David - Since this is a BDC, and dividends are directly driven by earnings, my understanding is that dividends cannot remain static in a rising earnings environment. HTGC cannot increase revenue but leave dividends to lag at a fixed $ amount like non-BDCs could. So to me this would indeed result in an increasing dividend amount, contrary to what you noted.
Of course, if we see lower earnings the opposite would be true, but since you asknowledged you're a holder I'm guessing that (like me) you don't generally expect this anytime soon.

Just my 2c.
HIDIVYNJ profile picture
Picked up some HTGC in the early AM at 11.58 and it closed at 11.92. Not bad, I can skip Wendy's tonight.
Once the management stuck its nose into the cookie jar for grabbing more for themselves without any benefit for shareholders I among many sold my shares. While the stock price crash caused them to withdraw the proposal my put is that they are just waiting for the "right" time to do this again. The capital loss if they do this is not compensated by the dividend. I'll pass on this sucker yield.
ArtfulDodger profile picture
I'm with you Eagle. Good point. AD
Nostradumbass profile picture
Good article. A very interesting BDC. Management has learned its lesson on externalization, at least, for now. Long HTGC.
Hgtc is one of the best BDC’s positioned for rising rates with nearly all loans at variable rates and nearly all debt at fixed rates.

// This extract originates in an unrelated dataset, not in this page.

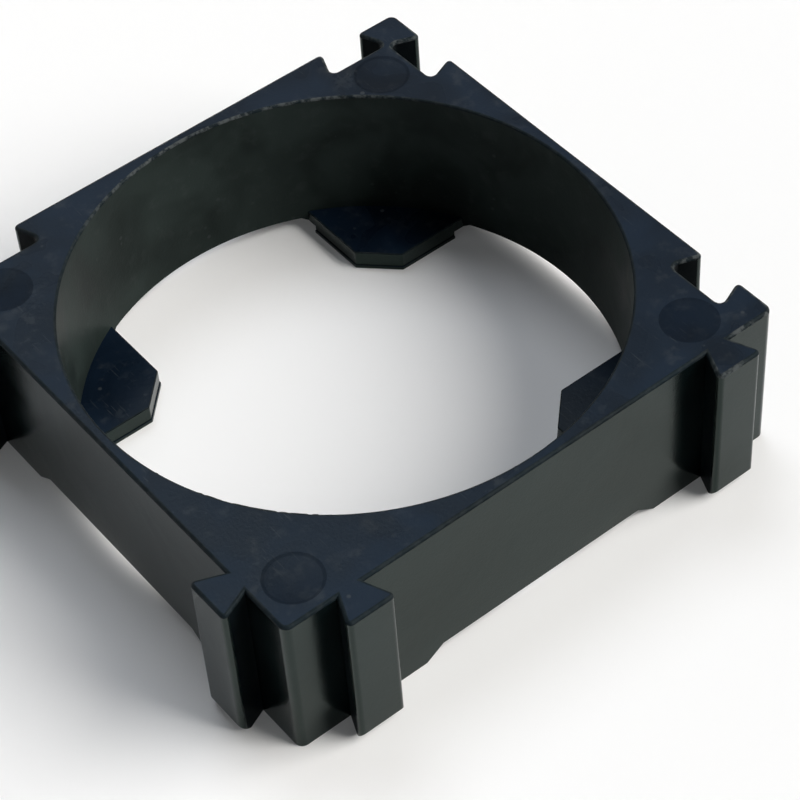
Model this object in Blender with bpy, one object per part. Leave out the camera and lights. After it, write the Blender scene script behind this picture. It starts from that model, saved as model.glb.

If rates go up 1%, NII increases by 11%. I doubt that many borrowers would go into bankruptcy for a nominal increase of rate of 1-2%. Over 3%, maybe.
HIDIVYNJ profile picture
HTGC is going ex tomorrow, get a good buy and you get ~ 10.69%. Stk is selling at a Premium, Z stat 1 yr = -1.44 , NII COV = 102.8%, Mat 2.56 yrs. I didn't see what % of the portfolio is Floating Rate Loans and what is the Credit rating of said portfolio assets? Muy importante
Non accruals are less than 1% of portfolio.
Fast Track to Financial Independence profile picture
I think this article should have mentioned the externalization of management issue, which cratered the share price some time ago and may return in the future. If it does come back, it will likely be on reasonable terms second time around, but it would still reactivate latent anger towards management among retail investors.

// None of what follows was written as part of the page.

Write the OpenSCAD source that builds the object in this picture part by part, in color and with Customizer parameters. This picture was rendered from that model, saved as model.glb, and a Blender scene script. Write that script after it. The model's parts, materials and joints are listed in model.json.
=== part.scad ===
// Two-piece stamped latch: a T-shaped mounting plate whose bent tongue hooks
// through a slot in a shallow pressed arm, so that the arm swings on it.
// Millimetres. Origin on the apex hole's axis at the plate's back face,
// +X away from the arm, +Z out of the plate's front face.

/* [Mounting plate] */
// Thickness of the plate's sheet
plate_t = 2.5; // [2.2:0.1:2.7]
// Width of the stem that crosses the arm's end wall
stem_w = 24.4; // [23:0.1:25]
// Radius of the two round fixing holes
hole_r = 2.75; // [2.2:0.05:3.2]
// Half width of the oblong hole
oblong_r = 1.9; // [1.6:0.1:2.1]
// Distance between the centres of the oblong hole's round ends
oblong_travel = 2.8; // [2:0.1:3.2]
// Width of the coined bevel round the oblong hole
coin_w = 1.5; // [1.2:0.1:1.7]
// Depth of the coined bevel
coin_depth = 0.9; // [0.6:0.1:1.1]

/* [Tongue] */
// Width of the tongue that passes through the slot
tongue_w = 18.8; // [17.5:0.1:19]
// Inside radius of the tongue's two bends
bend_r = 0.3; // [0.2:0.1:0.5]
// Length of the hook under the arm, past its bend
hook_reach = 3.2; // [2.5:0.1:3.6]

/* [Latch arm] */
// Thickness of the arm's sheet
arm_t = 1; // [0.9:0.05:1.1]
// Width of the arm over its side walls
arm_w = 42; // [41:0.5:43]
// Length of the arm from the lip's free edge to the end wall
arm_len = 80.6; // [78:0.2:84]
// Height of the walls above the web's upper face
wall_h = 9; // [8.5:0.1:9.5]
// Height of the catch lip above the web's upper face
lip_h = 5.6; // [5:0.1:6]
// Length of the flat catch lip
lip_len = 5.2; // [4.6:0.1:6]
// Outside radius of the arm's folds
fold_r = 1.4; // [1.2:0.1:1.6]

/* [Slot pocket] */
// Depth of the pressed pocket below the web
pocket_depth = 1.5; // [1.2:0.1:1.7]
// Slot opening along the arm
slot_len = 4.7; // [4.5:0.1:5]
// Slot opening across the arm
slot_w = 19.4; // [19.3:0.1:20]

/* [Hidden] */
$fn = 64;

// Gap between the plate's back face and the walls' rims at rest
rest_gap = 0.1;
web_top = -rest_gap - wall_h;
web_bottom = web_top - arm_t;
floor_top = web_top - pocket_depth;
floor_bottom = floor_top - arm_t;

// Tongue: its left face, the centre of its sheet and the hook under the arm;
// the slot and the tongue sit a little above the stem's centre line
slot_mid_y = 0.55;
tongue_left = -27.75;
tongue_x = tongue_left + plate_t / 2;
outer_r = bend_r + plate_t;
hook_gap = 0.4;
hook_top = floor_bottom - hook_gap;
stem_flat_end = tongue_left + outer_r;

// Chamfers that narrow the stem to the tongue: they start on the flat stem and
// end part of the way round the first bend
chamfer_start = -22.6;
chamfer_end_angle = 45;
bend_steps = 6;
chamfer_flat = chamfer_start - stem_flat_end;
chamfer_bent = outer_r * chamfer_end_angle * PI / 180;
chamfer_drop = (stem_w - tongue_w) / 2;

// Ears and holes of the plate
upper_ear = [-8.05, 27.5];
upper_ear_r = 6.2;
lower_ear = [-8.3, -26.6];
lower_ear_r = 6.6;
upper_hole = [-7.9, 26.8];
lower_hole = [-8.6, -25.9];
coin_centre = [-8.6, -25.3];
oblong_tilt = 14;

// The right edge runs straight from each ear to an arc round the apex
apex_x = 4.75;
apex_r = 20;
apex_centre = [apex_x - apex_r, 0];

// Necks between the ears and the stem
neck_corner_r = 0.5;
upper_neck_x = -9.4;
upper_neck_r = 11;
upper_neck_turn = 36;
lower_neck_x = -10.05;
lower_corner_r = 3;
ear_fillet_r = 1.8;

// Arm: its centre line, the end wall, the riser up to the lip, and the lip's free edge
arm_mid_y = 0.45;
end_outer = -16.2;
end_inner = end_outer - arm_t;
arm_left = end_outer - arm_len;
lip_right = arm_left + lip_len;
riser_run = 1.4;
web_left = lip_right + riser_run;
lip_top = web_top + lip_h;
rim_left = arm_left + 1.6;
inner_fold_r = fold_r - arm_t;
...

psuballer31 profile picture
He did mention it, but didn't go into great detail about the background or its implications.
Fast Track to Financial Independence profile picture
Agreed, I have spotted that reference now. So my point would be that it deserved more emphasis.
Never chase yield.
What's the debt schedule look like?
Joseph Hefferon profile picture
agreed, thanks
Is their loan portfolio made up of Adjustable Rate loans, which is the reason that you recommend them as a "buy" in a rising rate environment? I could not find this mentioned in your article. Thanks
NelsonB profile picture
Yes - check press releases and earnings calls from HTGC. Leadership points out exactly how much revenue and NII goes up per each quarter point raise....
thanks, I found it.
ch33s3rs404 profile picture
Rising rates can be double edged. Those paying back Hercules will have to pay higher rates so write offs tend to go up. It also costs more for Hercules to borrow money so while I’m optimistic on the company as well there are concerns in a rising rate environment.
Fast Track to Financial Independence profile picture
Yes, rising rates are beneficial up to a point, and that is the point at which significant numbers of clients can no longer pay and default. This is an issue for STWD also. I'm long both.